Por Daniel Teixeira
Estamos diante de mais um projeto de lei na Câmara Municipal que, a pretexto de proteger o consumidor, ameaça silenciar de vez a música e comprometer o sustento de quem vive dela. Falo da proposta que torna o couvert artístico opcional mesmo para quem assiste à apresentação ao vivo, tendo sido previamente avisado da cobrança, e ainda assim decidiu permanecer no ambiente do show. Uma regra que, na prática, inviabiliza o modelo de remuneração dos músicos em bares e restaurantes.
É a morte da arte por decreto. Quando a lei ignora a realidade, a realidade ignora a lei, já dizia Georges Ripert. E a realidade, aqui, é clara: se o pagamento deixar de ser obrigatório, o hábito se impõe — e ninguém mais pagará.
É como tentar construir uma casa substituindo o alicerce por mais paredes
Não por má-fé, mas por impulso. É da natureza humana: o que é opcional, tende a desaparecer. E com ele desaparece o artista, o som, o ofício.

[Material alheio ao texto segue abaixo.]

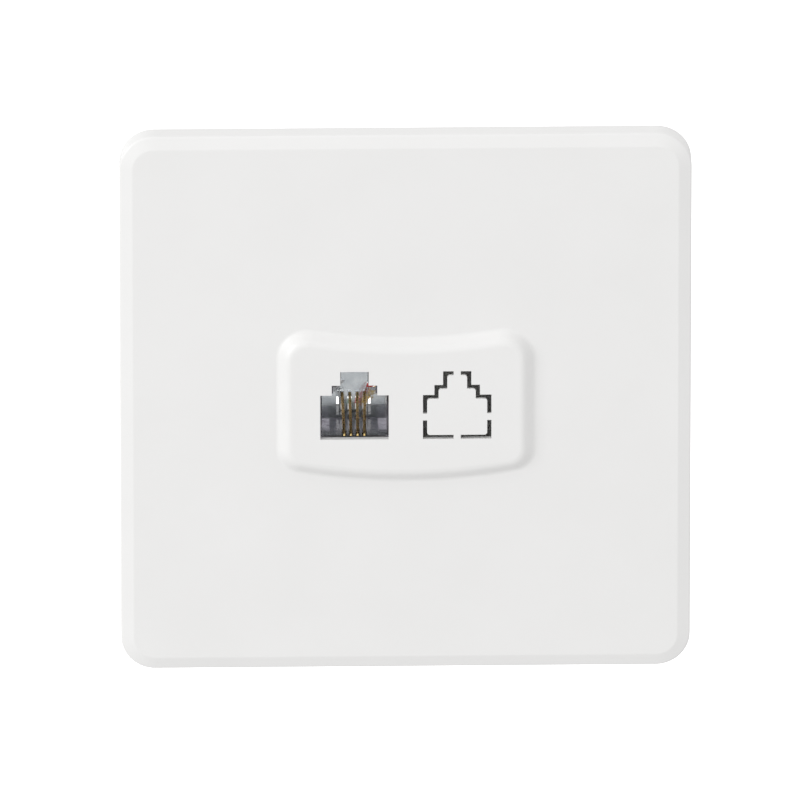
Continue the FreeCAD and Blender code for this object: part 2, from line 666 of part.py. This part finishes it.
def terminal_block():
    half_wide = CONTACTS * TERMINAL_PITCH / 2 + BLOCK_RIB / 2
    low, high = TERMINAL_Z - BLOCK_HEIGHT / 2, TERMINAL_Z + BLOCK_HEIGHT / 2
    body = box(-half_wide, half_wide, WEB_BACK_Y, TERMINAL_PLATE_Y, low, high)
    half = BLOCK_RIB / 2
    for i in range(CONTACTS + 1):
        x = (i - CONTACTS / 2) * TERMINAL_PITCH
        body = body.fuse(box(x - half, x + half, TERMINAL_PLATE_Y - 0.5, BLOCK_RIB_TOP, low, high))
    body = body.removeSplitter()
    ends = [e for e in body.Edges if e.BoundBox.YLength > 8 and abs(abs(e.BoundBox.XMin) - half_wide) < 0.01]
    body = body.makeFillet(0.6, ends)
    y0, y1 = WEB_BACK_Y, WEB_BACK_Y + EAR_THICK
    for side in (-1, 1):
        ear = rod_y(side * EAR_X, TERMINAL_Z, EAR_RADIUS, y0, y1)
        x0, x1 = sorted((side * (half_wide - 0.5), side * EAR_X))
        ear = ear.fuse(box(x0, x1, y0, y1, TERMINAL_Z - EAR_RADIUS, TERMINAL_Z + EAR_RADIUS))
        hole = rod_y(side * EAR_X, TERMINAL_Z, BLOCK_SCREW_RADIUS + 0.15, y0 - 1, y1 + 1)
        body = body.fuse(ear).cut(hole)
    for i in range(CONTACTS):
        x = terminal_x(i)
        body = body.cut(rod_y(x, TERMINAL_Z, SCREW_RADIUS + 0.45, WEB_BACK_Y + 0.8, TERMINAL_PLATE_Y + 1))
        sunk = TERMINAL_PLATE_Y - PLATE_SUNK
        low, high = TERMINAL_Z - PLATE_LENGTH / 2 - 0.05, TERMINAL_Z + PLATE_LENGTH / 2 + 0.05
        half = PLATE_WIDTH / 2 + 0.05
        body = body.cut(box(x - half, x + half, sunk, TERMINAL_PLATE_Y, low, high))
    return only_solid(body)


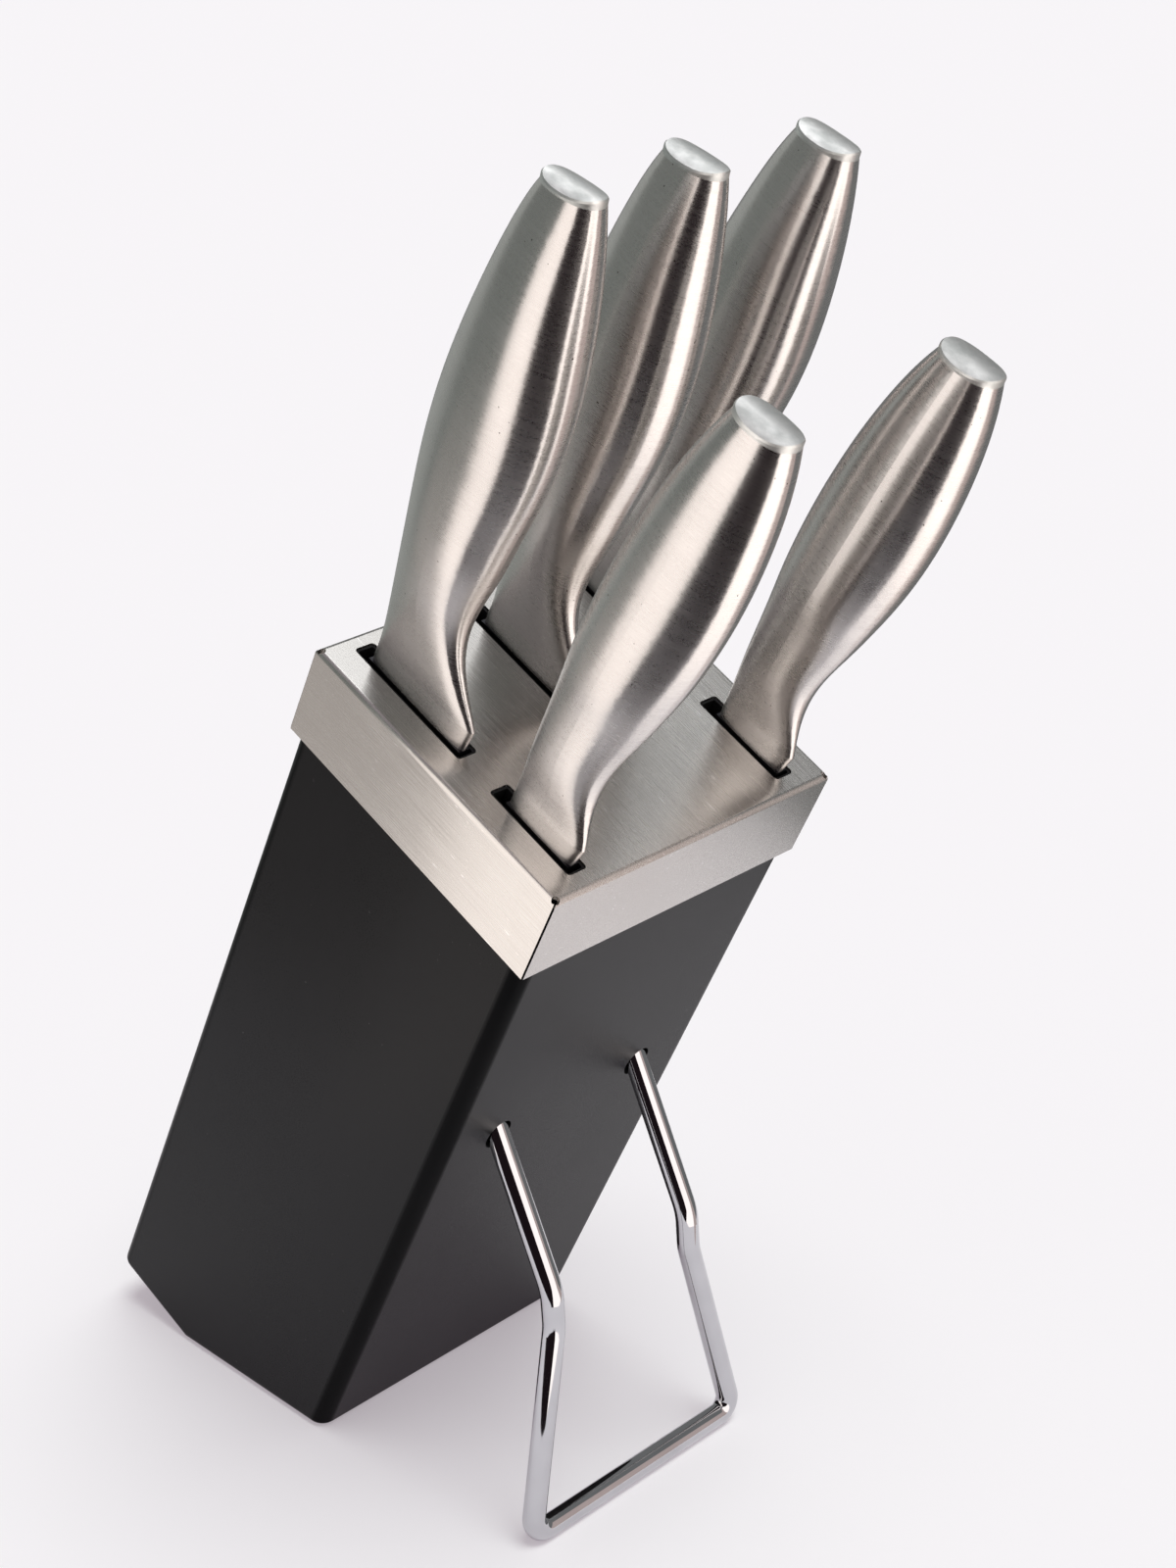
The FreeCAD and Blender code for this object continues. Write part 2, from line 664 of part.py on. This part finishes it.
def tooth_cuts(knife):
    """Round cutters in a row along the edge."""
    cutters = []
    heel_level = blade_row(knife, 0)[2]
    reach = mm(knife["blade"]) + heel_level
    last = heel_level - 0.9 * reach
    level = heel_level - mm("tooth_pitch")
    radius = mm("tooth_round")
    while level > last:
        edge = blade_row(knife, (heel_level - level) / reach)[1]
        centre = V(-mm("blade_thick"), edge + mm("tooth_depth") - radius, level)
        cutters.append(Part.makeCylinder(radius, 2 * mm("blade_thick"), centre, V(1, 0, 0)))
        level -= mm("tooth_pitch")
    return cutters


def foot_back(knife):
    return mm(SLOTS[knife["slot"]][1]) - knife["behind"]


# --- assembly -------------------------------------------------------------------------------

lean = FreeCAD.Rotation(V(1, 0, 0), mm("lean"))
bevel_middle = V(0, mm("(box_front + bevel_end) / 2"), mm("bevel_rise / 2 - box_length"))
box_place = FreeCAD.Placement(V(0, 0, mm("pad_proud")) - lean.multVec(bevel_middle), lean)

nodes = [make_block_body(), make_steel_cap(), make_slot_insert()]
for node in nodes:
    node.Placement = box_place
nodes += [make_base_pad(), make_wire_stand()]
for knife in KNIVES:
    lane = V(mm("slot_pitch") * knife["lane"], foot_back(knife), 0)
    place = box_place.multiply(FreeCAD.Placement(lane, FreeCAD.Rotation()))
    name = knife["name"]
    nodes.append(shape_object(name + "_blade", make_blade(knife), place))
    nodes.append(shape_object(name + "_handle", make_handle(knife), place))
    nodes.append(shape_object(name + "_pommel", make_pommel(knife),
                              place.multiply(pommel_place(knife))))

doc.recompute()
for item in doc.Objects:
    if "Invalid" in item.State or "Error" in item.State:
        raise RuntimeError("%s failed: %s" % (item.Name, item.State))
for node in nodes:
    if node.Shape.isNull() or not node.Shape.isValid():
        raise RuntimeError("%s has no valid shape" % node.Label)

os.makedirs("parts", exist_ok=True)
for node in nodes:
    node.Shape.exportStep("parts/%s.step" % node.Label)
    print("%-24s %3d faces %10.1f mm3" % (node.Label, len(node.Shape.Faces), node.Shape.Volume))
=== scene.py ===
"""Looks of the knife block: finishes, floor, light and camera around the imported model.

Lengths are metres where nothing else is said, colours are linear red, green and blue, and
azimuths are degrees round the object, from its back towards its right.  The finishes are laid
out along the box, in features per millimetre, and stay on a knife when it slides.
"""

import json
import math

import bpy
from mathutils import Euler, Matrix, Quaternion, Vector


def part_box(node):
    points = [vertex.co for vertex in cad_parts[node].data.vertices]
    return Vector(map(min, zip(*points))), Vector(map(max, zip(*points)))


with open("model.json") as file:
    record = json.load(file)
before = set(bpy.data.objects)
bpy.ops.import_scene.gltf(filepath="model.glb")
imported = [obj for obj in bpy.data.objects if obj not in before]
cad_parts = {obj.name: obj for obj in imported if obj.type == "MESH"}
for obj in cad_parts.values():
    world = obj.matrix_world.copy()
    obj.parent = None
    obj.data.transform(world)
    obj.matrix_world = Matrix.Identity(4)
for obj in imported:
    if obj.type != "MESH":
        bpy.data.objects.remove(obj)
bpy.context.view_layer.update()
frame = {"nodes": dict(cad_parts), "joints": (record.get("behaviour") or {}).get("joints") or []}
nodes = frame["nodes"]

# Directions of the box, which leans the way that its knives slide.
slide = next(joint for joint in frame["joints"] if joint["child"].endswith("_knife"))
UP_BOX = Vector(slide["axis"])
ACROSS = Vector((1, 0, 0))
DEPTH = UP_BOX.cross(ACROSS)
LEAN = math.atan2(-UP_BOX.y, UP_BOX.z)

# The middle of the cap's top front edge, from which places on the box are measured.
CAP_DEPTH = 0.0815
lowest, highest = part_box("steel_cap")
CAP_EDGE = Vector((0, lowest[1], highest[2] - CAP_DEPTH * DEPTH.z))
BOLSTER_DEPTH = 9.8      # millimetres from the cap's top down to the end of a knife's bolster

MM = 1000.0              # millimetres in a metre
MICRON = 0.000001
MOST = (0.35, 0.65)      # where most of a noise's values lie
NEARLY_ALL = (0.3, 0.7)


# --- nodes of a material --------------------------------------------------------------------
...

Ainda mais grave: trata-se de matéria de natureza civil, claramente fora da competência do Legislativo Municipal. A Câmara de Vereadores não pode legislar sobre obrigações contratuais entre particulares.
Mesmo assim, o projeto avança, como tantos outros no Brasil, impulsionado por boas intenções e má técnica. Vivemos um excesso de leis e uma carência de escuta. A cada legislatura, surgem dezenas de projetos apressados, que sequer passam pelo crivo da sociedade diretamente afetada.
No Brasil, legisla-se muito e debate-se pouco. É como tentar construir uma casa substituindo o alicerce por mais paredes. A Constituição já prevê a obrigatoriedade de audiências públicas em temas de interesse coletivo (art. 58, §2º), e o Estatuto das Cidades reforça essa diretriz. Mas a prática é outra: consulta-se depois, quando o estrago já está feito. A população é surpreendida por normas que regulam sua vida sem tê-la escutado.
Desde os tempos de Roma, sabíamos que a boa lei nasce do confronto de ideias em praça pública. A boa política nasce do dissenso, da escuta, da ponderação. Leis eficazes não brotam do gabinete — brotam do chão da cidade, do diálogo com quem vive o cotidiano que se quer regulamentar. Quando a norma não reflete a realidade, ela perde autoridade.
E a reação da sociedade vem. Não necessariamente como desobediência aberta, mas como distanciamento, descrédito e descumprimento prático. Leis que não dialogam com a vida viram letra morta. E letra morta não move cultura, não embala canções, não sustenta famílias. Se a intenção é proteger o consumidor, ótimo. Mas que esse cuidado alcance também o artista, o microempresário, o trabalhador da noite.
Porque o que está em jogo não é apenas um valor na conta — é o valor que damos ao trabalho artístico. À vida noturna. À liberdade de criar, cantar, tocar. Se querem mexer no couvert, que antes escutem quem faz da música sua esperança diária.
Quem transforma suor em melodia e sustento em som. Que chamem para a conversa quem carrega a cidade nas cordas do violão e nos pulmões do sopro. Se o cuidado é com o consumidor, que ele se estenda também ao artista — que não pode viver só de aplauso.
Antes de legislar, escutem. Antes de proibir, perguntem. Antes de calar, ouçam o que a alma da cidade ainda tenta cantar.